**WHAT TO PRODUCE:**
Print out the material that follows word for word.

**COLLECTED MATERIAL:**
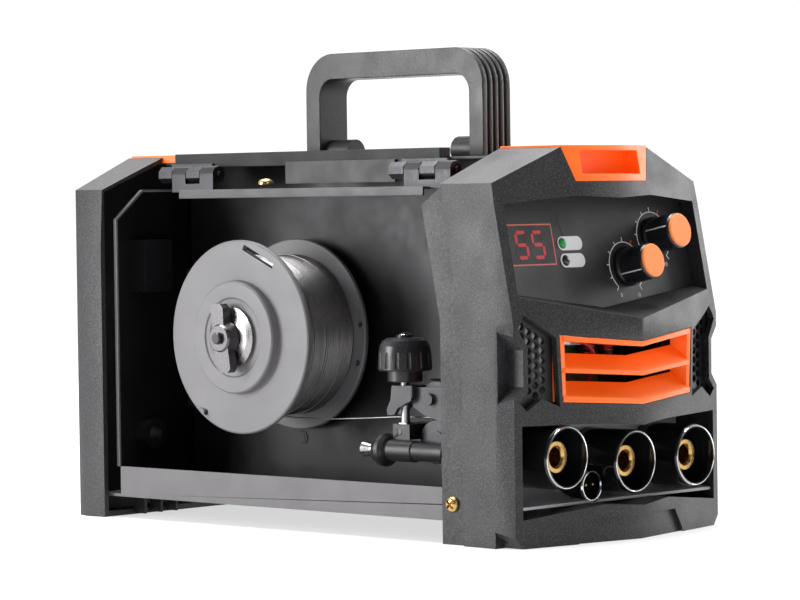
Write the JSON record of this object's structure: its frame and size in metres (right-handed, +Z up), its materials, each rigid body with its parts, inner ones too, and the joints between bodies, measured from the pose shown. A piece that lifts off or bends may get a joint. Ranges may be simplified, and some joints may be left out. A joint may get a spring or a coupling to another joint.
{
  "type": "mig welding machine",
  "caption": "Compact wire-feed welding machine with a top carry handle, prow-shaped front with display and dials, output sockets, and an open side showing the wire spool and feeder.",
  "frame": {"origin": "on the floor, under the middle of the case's bounding box", "axes": "+Z up, -Y out of the front face with its control panel, -X out of the open wire compartment, +X towards the plain side"},
  "size_m": [0.16, 0.332, 0.242],
  "materials": {
    "charcoal_plastic": "fine moulded texture",
    "grey_plastic": "fine moulded texture",
    "orange_plastic": "satin",
    "black_plastic": "semi-gloss",
    "black_sheet": "fine powder coat",
    "grey_sheet": "smooth satin",
    "zinc_steel": "bright zinc plate",
    "dark_steel": "blackened",
    "chrome": "polished",
    "aluminium": "brushed",
    "brass": "turned",
    "yellow_zinc": "plated screws",
    "copper": "enamelled winding",
    "ferrite": "matt",
    "board": "circuit board",
    "window": "tinted",
    "lamp_lens": "clear",
    "wire": "drawn wire"
  },
  "bodies": {
    "case": {"base_tray": "grey_sheet", "main_cover": "black_sheet", "top_rail": "grey_sheet", "hinge_rail": "grey_sheet", "hinge_backing_plate": "black_sheet", "hinge_fixed_leaves": "dark_steel", "hinge_pins": "dark_steel", "carry_handle": "black_plastic", "handle_lugs": "black_plastic", "divider_plate": "zinc_steel", "spool_axle": "black_plastic", "spool_washer": "chrome", "feeder_frame": "black_plastic", "feeder_motor": "zinc_steel", "inlet_guide": "black_plastic", "inlet_nozzle": "chrome", "outlet_tube": "brass", "feed_wire": "wire", "socket_panel": "grey_sheet", "socket_collars": "black_plastic", "socket_contacts": "brass", "gun_connector_shell": "chrome", "gun_connector_core": "black_plastic", "control_panel": "charcoal_plastic", "display_window": "window", "indicator_lamps": "lamp_lens", "potentiometers": "zinc_steel", "front_bezel": "charcoal_plastic", "front_insert": "orange_plastic", "front_grille": "orange_plastic", "side_vents": "black_plastic", "rear_bezel": "charcoal_plastic", "rear_insert": "orange_plastic", "rear_panel": "black_sheet", "fan_frame": "black_plastic", "fan_guard": "zinc_steel", "switch_housing": "black_plastic", "cord_gland": "black_plastic", "circuit_board": "board", "heatsinks": "aluminium", "transformer_core": "ferrite", "transformer_coil": "copper", "capacitors": "black_plastic", "case_screws": "yellow_zinc"},
    "spool": {"spool": "grey_plastic", "wire_winding": "wire"},
    "wing_nut": {"wing_nut": "chrome"},
    "drive_roll": {"drive_roll": "zinc_steel"},
    "pressure_arm": {"pressure_arm": "black_plastic"},
    "pressure_roll": {"pressure_roll": "zinc_steel"},
    "tension_post": {"tension_post": "zinc_steel"},
    "tension_knob": {"tension_knob": "black_plastic"},
    "rear_door_leaf": {"rear_door_leaf": "dark_steel"},
    "front_door_leaf": {"front_door_leaf": "dark_steel"},
    "left_dial": {"left_dial": "black_plastic", "left_dial_cap": "orange_plastic"},
    "right_dial": {"right_dial": "black_plastic", "right_dial_cap": "orange_plastic"},
    "fan_rotor": {"fan_rotor": "black_plastic"},
    "power_rocker": {"power_rocker": "black_plastic"}
  },
  "joints": [
    {"name": "spool_spin", "type": "hinge", "parent": "case", "child": "spool", "pos_m": [-0.04, 0.0525, 0.096], "axis": [1, 0, 0], "continuous": true},
    {"name": "wing_nut_turn", "type": "hinge", "parent": "case", "child": "wing_nut", "pos_m": [-0.071, 0.0525, 0.096], "axis": [1, 0, 0], "continuous": true},
    {"name": "drive_roll_spin", "type": "hinge", "parent": "case", "child": "drive_roll", "pos_m": [-0.036, -0.066, 0.0455], "axis": [1, 0, 0], "continuous": true},
    {"name": "tension_post_swing", "type": "hinge", "parent": "case", "child": "tension_post", "pos_m": [-0.042, -0.0475, 0.05], "axis": [1, 0, 0], "range_deg": [-45, 0]},
    {"name": "pressure_arm_lift", "type": "hinge", "parent": "case", "child": "pressure_arm", "pos_m": [-0.045, -0.088, 0.066], "axis": [1, 0, 0], "range_deg": [0, 4.5]},
    {"name": "tension_knob_turn", "type": "hinge", "parent": "tension_post", "child": "tension_knob", "pos_m": [-0.042, -0.0475, 0.086], "axis": [0, 0, 1], "continuous": true},
    {"name": "pressure_roll_spin", "type": "hinge", "parent": "pressure_arm", "child": "pressure_roll", "pos_m": [-0.036, -0.066, 0.0668], "axis": [1, 0, 0], "continuous": true},
    {"name": "left_dial_turn", "type": "hinge", "parent": "case", "child": "left_dial", "pos_m": [0.0216, -0.1382, 0.131], "axis": [0, -0.9806, 0.1961], "range_deg": [-140, 140]},
    {"name": "right_dial_turn", "type": "hinge", "parent": "case", "child": "right_dial", "pos_m": [0.0466, -0.1353, 0.1455], "axis": [0, -0.9806, 0.1961], "range_deg": [-140, 140]},
    {"name": "fan_spin", "type": "hinge", "parent": "case", "child": "fan_rotor", "pos_m": [0.0336, 0.14, 0.092], "axis": [0, 1, 0], "continuous": true},
    {"name": "rocker_tilt", "type": "hinge", "parent": "case", "child": "power_rocker", "pos_m": [-0.036, 0.15, 0.132], "axis": [1, 0, 0], "range_deg": [-14, 0]},
    {"name": "rear_leaf_swing", "type": "hinge", "parent": "case", "child": "rear_door_leaf", "pos_m": [-0.045, 0.1022, 0.1802], "axis": [0, 1, 0], "range_deg": [0, 100]},
    {"name": "front_leaf_swing", "type": "hinge", "parent": "case", "child": "front_door_leaf", "pos_m": [-0.045, -0.0654, 0.1802], "axis": [0, 1, 0], "range_deg": [0, 100]}
  ],
  "couplings": [
    {"joint": "pressure_arm_lift", "follows": "tension_post_swing", "ratio": -0.1}
  ]
}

**COMPLETE OUTPUT:**
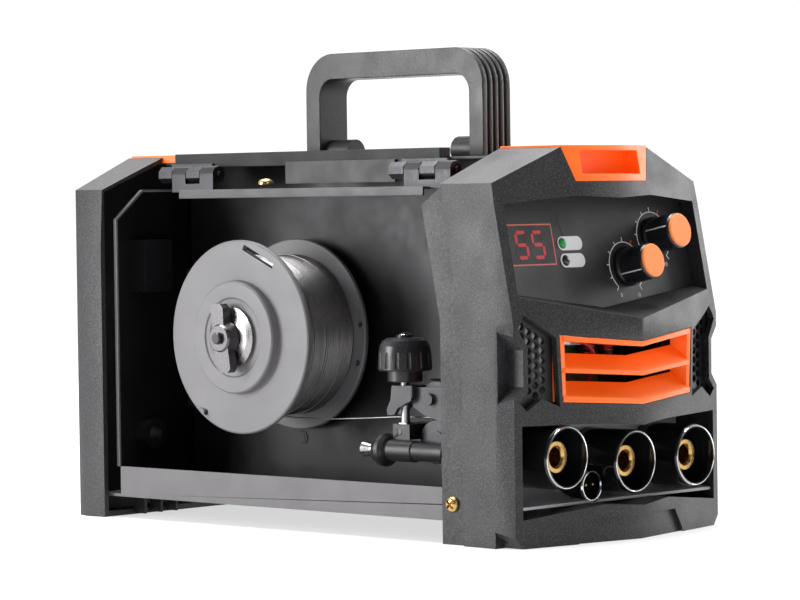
Write the JSON record of this object's structure: its frame and size in metres (right-handed, +Z up), its materials, each rigid body with its parts, inner ones too, and the joints between bodies, measured from the pose shown. A piece that lifts off or bends may get a joint. Ranges may be simplified, and some joints may be left out. A joint may get a spring or a coupling to another joint.
{
  "type": "mig welding machine",
  "caption": "Compact wire-feed welding machine with a top carry handle, prow-shaped front with display and dials, output sockets, and an open side showing the wire spool and feeder.",
  "frame": {"origin": "on the floor, under the middle of the case's bounding box", "axes": "+Z up, -Y out of the front face with its control panel, -X out of the open wire compartment, +X towards the plain side"},
  "size_m": [0.16, 0.332, 0.242],
  "materials": {
    "charcoal_plastic": "fine moulded texture",
    "grey_plastic": "fine moulded texture",
    "orange_plastic": "satin",
    "black_plastic": "semi-gloss",
    "black_sheet": "fine powder coat",
    "grey_sheet": "smooth satin",
    "zinc_steel": "bright zinc plate",
    "dark_steel": "blackened",
    "chrome": "polished",
    "aluminium": "brushed",
    "brass": "turned",
    "yellow_zinc": "plated screws",
    "copper": "enamelled winding",
    "ferrite": "matt",
    "board": "circuit board",
    "window": "tinted",
    "lamp_lens": "clear",
    "wire": "drawn wire"
  },
  "bodies": {
    "case": {"base_tray": "grey_sheet", "main_cover": "black_sheet", "top_rail": "grey_sheet", "hinge_rail": "grey_sheet", "hinge_backing_plate": "black_sheet", "hinge_fixed_leaves": "dark_steel", "hinge_pins": "dark_steel", "carry_handle": "black_plastic", "handle_lugs": "black_plastic", "divider_plate": "zinc_steel", "spool_axle": "black_plastic", "spool_washer": "chrome", "feeder_frame": "black_plastic", "feeder_motor": "zinc_steel", "inlet_guide": "black_plastic", "inlet_nozzle": "chrome", "outlet_tube": "brass", "feed_wire": "wire", "socket_panel": "grey_sheet", "socket_collars": "black_plastic", "socket_contacts": "brass", "gun_connector_shell": "chrome", "gun_connector_core": "black_plastic", "control_panel": "charcoal_plastic", "display_window": "window", "indicator_lamps": "lamp_lens", "potentiometers": "zinc_steel", "front_bezel": "charcoal_plastic", "front_insert": "orange_plastic", "front_grille": "orange_plastic", "side_vents": "black_plastic", "rear_bezel": "charcoal_plastic", "rear_insert": "orange_plastic", "rear_panel": "black_sheet", "fan_frame": "black_plastic", "fan_guard": "zinc_steel", "switch_housing": "black_plastic", "cord_gland": "black_plastic", "circuit_board": "board", "heatsinks": "aluminium", "transformer_core": "ferrite", "transformer_coil": "copper", "capacitors": "black_plastic", "case_screws": "yellow_zinc"},
    "spool": {"spool": "grey_plastic", "wire_winding": "wire"},
    "wing_nut": {"wing_nut": "chrome"},
    "drive_roll": {"drive_roll": "zinc_steel"},
    "pressure_arm": {"pressure_arm": "black_plastic"},
    "pressure_roll": {"pressure_roll": "zinc_steel"},
    "tension_post": {"tension_post": "zinc_steel"},
    "tension_knob": {"tension_knob": "black_plastic"},
    "rear_door_leaf": {"rear_door_leaf": "dark_steel"},
    "front_door_leaf": {"front_door_leaf": "dark_steel"},
    "left_dial": {"left_dial": "black_plastic", "left_dial_cap": "orange_plastic"},
    "right_dial": {"right_dial": "black_plastic", "right_dial_cap": "orange_plastic"},
    "fan_rotor": {"fan_rotor": "black_plastic"},
    "power_rocker": {"power_rocker": "black_plastic"}
  },
  "joints": [
    {"name": "spool_spin", "type": "hinge", "parent": "case", "child": "spool", "pos_m": [-0.04, 0.0525, 0.096], "axis": [1, 0, 0], "continuous": true},
    {"name": "wing_nut_turn", "type": "hinge", "parent": "case", "child": "wing_nut", "pos_m": [-0.071, 0.0525, 0.096], "axis": [1, 0, 0], "continuous": true},
    {"name": "drive_roll_spin", "type": "hinge", "parent": "case", "child": "drive_roll", "pos_m": [-0.036, -0.066, 0.0455], "axis": [1, 0, 0], "continuous": true},
    {"name": "tension_post_swing", "type": "hinge", "parent": "case", "child": "tension_post", "pos_m": [-0.042, -0.0475, 0.05], "axis": [1, 0, 0], "range_deg": [-45, 0]},
    {"name": "pressure_arm_lift", "type": "hinge", "parent": "case", "child": "pressure_arm", "pos_m": [-0.045, -0.088, 0.066], "axis": [1, 0, 0], "range_deg": [0, 4.5]},
    {"name": "tension_knob_turn", "type": "hinge", "parent": "tension_post", "child": "tension_knob", "pos_m": [-0.042, -0.0475, 0.086], "axis": [0, 0, 1], "continuous": true},
    {"name": "pressure_roll_spin", "type": "hinge", "parent": "pressure_arm", "child": "pressure_roll", "pos_m": [-0.036, -0.066, 0.0668], "axis": [1, 0, 0], "continuous": true},
    {"name": "left_dial_turn", "type": "hinge", "parent": "case", "child": "left_dial", "pos_m": [0.0216, -0.1382, 0.131], "axis": [0, -0.9806, 0.1961], "range_deg": [-140, 140]},
    {"name": "right_dial_turn", "type": "hinge", "parent": "case", "child": "right_dial", "pos_m": [0.0466, -0.1353, 0.1455], "axis": [0, -0.9806, 0.1961], "range_deg": [-140, 140]},
    {"name": "fan_spin", "type": "hinge", "parent": "case", "child": "fan_rotor", "pos_m": [0.0336, 0.14, 0.092], "axis": [0, 1, 0], "continuous": true},
    {"name": "rocker_tilt", "type": "hinge", "parent": "case", "child": "power_rocker", "pos_m": [-0.036, 0.15, 0.132], "axis": [1, 0, 0], "range_deg": [-14, 0]},
    {"name": "rear_leaf_swing", "type": "hinge", "parent": "case", "child": "rear_door_leaf", "pos_m": [-0.045, 0.1022, 0.1802], "axis": [0, 1, 0], "range_deg": [0, 100]},
    {"name": "front_leaf_swing", "type": "hinge", "parent": "case", "child": "front_door_leaf", "pos_m": [-0.045, -0.0654, 0.1802], "axis": [0, 1, 0], "range_deg": [0, 100]}
  ],
  "couplings": [
    {"joint": "pressure_arm_lift", "follows": "tension_post_swing", "ratio": -0.1}
  ]
}